Written task:
In the listing below, locate the lines that hold "names" and copy them.

Supplied records:
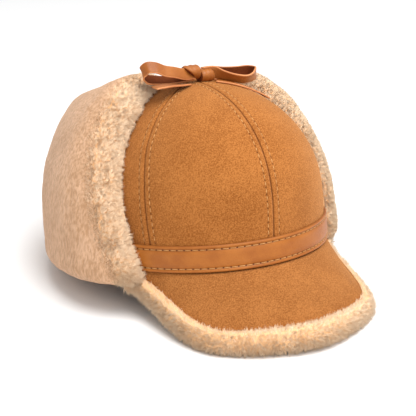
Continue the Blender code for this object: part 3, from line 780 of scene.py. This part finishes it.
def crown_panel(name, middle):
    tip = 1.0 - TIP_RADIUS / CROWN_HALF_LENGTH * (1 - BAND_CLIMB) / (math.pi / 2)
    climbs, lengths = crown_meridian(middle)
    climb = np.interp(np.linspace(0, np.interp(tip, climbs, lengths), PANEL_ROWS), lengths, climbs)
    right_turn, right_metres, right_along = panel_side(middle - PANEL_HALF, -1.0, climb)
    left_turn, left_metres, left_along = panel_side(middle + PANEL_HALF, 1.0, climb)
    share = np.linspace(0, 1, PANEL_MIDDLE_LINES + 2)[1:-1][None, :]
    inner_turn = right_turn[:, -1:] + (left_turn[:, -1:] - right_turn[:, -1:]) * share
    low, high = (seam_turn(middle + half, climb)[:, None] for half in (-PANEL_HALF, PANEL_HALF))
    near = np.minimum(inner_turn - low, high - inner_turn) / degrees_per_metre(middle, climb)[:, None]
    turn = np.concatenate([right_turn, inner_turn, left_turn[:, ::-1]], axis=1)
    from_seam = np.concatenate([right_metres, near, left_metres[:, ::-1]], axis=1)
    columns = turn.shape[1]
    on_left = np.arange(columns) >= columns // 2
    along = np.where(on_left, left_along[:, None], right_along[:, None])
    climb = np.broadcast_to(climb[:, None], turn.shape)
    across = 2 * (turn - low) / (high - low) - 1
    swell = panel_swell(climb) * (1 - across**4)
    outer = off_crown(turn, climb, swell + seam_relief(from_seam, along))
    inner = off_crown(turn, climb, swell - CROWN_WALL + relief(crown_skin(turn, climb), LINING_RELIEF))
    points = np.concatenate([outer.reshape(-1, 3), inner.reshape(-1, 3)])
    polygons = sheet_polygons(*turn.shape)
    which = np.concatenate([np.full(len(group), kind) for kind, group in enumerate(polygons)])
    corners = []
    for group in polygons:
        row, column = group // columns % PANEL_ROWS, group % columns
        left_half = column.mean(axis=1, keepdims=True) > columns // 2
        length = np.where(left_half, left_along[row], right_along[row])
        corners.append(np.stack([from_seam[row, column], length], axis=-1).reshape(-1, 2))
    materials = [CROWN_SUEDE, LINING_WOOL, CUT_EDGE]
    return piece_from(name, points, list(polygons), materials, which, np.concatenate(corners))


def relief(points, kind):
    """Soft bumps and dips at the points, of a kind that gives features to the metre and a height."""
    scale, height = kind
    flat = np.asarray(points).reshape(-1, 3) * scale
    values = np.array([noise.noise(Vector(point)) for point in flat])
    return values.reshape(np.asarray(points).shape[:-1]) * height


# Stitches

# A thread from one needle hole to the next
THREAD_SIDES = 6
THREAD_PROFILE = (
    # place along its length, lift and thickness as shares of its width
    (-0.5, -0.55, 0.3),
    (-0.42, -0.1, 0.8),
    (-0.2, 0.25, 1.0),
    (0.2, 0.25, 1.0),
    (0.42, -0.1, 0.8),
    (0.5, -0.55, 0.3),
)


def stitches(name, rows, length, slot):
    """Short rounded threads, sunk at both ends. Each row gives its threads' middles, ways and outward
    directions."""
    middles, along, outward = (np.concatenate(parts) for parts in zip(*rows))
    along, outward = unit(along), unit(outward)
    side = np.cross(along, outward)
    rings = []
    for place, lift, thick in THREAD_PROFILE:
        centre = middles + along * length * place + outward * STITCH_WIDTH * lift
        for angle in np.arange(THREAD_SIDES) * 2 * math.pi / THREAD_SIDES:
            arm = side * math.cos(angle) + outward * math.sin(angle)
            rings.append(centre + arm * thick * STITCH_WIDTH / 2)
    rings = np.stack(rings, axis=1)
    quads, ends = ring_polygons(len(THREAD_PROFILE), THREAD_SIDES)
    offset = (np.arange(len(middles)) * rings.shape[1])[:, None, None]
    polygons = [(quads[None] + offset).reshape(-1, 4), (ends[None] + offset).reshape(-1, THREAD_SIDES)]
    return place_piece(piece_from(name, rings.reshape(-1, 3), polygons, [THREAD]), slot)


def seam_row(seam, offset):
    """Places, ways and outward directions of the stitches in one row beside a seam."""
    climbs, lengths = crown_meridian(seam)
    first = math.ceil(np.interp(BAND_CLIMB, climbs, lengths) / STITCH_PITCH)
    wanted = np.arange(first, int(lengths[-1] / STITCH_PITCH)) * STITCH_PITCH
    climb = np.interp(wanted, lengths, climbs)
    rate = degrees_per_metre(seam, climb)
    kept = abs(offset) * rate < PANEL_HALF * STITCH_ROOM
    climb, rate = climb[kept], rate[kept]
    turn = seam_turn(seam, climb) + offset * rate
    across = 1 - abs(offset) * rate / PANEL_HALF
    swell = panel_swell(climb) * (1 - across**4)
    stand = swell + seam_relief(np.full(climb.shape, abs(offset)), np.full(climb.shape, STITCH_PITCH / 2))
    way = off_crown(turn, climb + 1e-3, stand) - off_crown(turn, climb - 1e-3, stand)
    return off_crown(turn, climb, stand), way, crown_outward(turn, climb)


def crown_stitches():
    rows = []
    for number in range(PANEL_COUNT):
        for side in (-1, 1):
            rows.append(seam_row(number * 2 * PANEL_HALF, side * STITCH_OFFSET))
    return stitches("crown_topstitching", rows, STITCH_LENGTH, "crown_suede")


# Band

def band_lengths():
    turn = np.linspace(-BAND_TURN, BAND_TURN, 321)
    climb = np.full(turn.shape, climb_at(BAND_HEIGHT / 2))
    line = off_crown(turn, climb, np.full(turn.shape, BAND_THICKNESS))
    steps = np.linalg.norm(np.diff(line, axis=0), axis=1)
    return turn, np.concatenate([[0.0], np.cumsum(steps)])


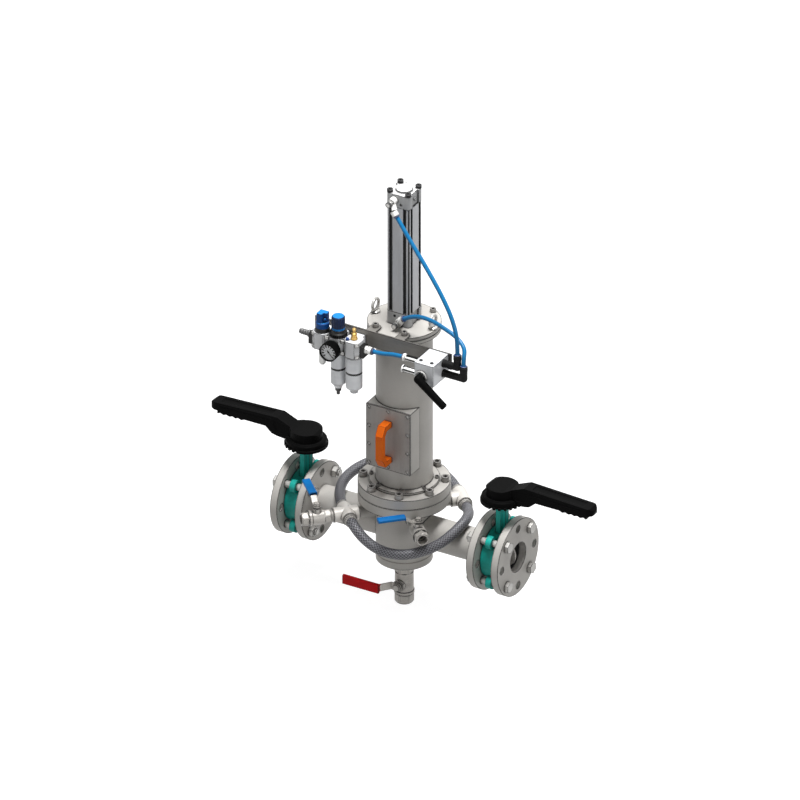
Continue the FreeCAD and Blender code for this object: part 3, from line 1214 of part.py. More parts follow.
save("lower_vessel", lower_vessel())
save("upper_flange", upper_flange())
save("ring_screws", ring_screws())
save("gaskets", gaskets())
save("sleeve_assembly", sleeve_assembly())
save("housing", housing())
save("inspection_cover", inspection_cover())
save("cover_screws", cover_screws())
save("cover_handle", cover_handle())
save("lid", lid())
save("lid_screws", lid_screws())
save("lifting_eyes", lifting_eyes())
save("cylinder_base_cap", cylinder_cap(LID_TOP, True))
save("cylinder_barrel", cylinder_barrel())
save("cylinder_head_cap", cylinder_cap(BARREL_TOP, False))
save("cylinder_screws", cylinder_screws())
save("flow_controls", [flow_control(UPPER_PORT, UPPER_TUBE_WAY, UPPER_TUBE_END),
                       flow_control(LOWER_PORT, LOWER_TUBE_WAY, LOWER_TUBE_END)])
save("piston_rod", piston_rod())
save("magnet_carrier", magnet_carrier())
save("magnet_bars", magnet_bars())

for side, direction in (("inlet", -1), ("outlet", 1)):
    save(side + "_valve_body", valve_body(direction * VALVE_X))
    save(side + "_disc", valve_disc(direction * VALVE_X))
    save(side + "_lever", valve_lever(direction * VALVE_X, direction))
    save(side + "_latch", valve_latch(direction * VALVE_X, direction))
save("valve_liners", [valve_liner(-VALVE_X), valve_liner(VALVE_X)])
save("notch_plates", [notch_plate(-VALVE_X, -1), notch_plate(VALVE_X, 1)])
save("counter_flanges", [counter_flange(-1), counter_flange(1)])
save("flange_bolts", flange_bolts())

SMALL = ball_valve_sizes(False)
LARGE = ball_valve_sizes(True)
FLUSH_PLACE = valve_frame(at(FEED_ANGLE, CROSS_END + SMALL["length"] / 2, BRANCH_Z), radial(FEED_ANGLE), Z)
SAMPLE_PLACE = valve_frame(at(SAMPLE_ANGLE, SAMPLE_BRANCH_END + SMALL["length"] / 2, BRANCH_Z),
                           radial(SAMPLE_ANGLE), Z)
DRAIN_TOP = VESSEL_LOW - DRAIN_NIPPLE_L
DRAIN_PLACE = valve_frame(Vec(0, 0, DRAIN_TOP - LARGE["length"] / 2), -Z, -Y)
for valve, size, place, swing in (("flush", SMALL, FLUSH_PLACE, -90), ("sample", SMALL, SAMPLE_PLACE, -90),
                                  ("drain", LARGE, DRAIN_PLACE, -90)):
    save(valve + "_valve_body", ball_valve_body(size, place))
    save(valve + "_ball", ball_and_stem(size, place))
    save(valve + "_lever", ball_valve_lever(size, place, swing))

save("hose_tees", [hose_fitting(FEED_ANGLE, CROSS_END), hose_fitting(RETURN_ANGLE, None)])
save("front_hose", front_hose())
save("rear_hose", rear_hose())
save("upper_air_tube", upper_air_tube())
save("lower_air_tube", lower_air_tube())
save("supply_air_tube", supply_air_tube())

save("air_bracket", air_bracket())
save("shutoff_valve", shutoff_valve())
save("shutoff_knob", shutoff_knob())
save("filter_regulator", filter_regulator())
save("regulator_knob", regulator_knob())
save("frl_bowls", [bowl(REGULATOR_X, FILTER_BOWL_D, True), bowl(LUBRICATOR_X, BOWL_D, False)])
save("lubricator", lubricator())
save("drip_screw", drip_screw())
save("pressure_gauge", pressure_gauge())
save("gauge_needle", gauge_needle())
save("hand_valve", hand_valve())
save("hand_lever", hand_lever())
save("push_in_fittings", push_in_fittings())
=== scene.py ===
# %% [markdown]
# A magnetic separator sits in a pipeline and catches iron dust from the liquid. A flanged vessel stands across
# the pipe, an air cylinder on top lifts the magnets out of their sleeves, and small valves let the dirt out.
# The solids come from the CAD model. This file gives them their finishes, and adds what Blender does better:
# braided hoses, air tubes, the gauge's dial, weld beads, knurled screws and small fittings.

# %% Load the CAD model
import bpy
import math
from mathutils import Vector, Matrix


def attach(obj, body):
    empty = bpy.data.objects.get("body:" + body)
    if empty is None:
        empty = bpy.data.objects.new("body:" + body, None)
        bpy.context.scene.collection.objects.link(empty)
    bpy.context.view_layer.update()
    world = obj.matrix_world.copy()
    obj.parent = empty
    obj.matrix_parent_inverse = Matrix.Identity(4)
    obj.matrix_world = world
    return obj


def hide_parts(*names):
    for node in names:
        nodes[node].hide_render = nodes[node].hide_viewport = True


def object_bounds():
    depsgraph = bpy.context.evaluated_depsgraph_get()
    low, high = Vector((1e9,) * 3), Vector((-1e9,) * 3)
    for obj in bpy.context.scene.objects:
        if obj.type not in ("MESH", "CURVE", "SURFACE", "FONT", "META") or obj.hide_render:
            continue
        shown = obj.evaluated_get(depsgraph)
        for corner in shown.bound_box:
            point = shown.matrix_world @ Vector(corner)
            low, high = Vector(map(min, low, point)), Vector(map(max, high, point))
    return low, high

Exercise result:
def hide_parts(*names):
    for node in names:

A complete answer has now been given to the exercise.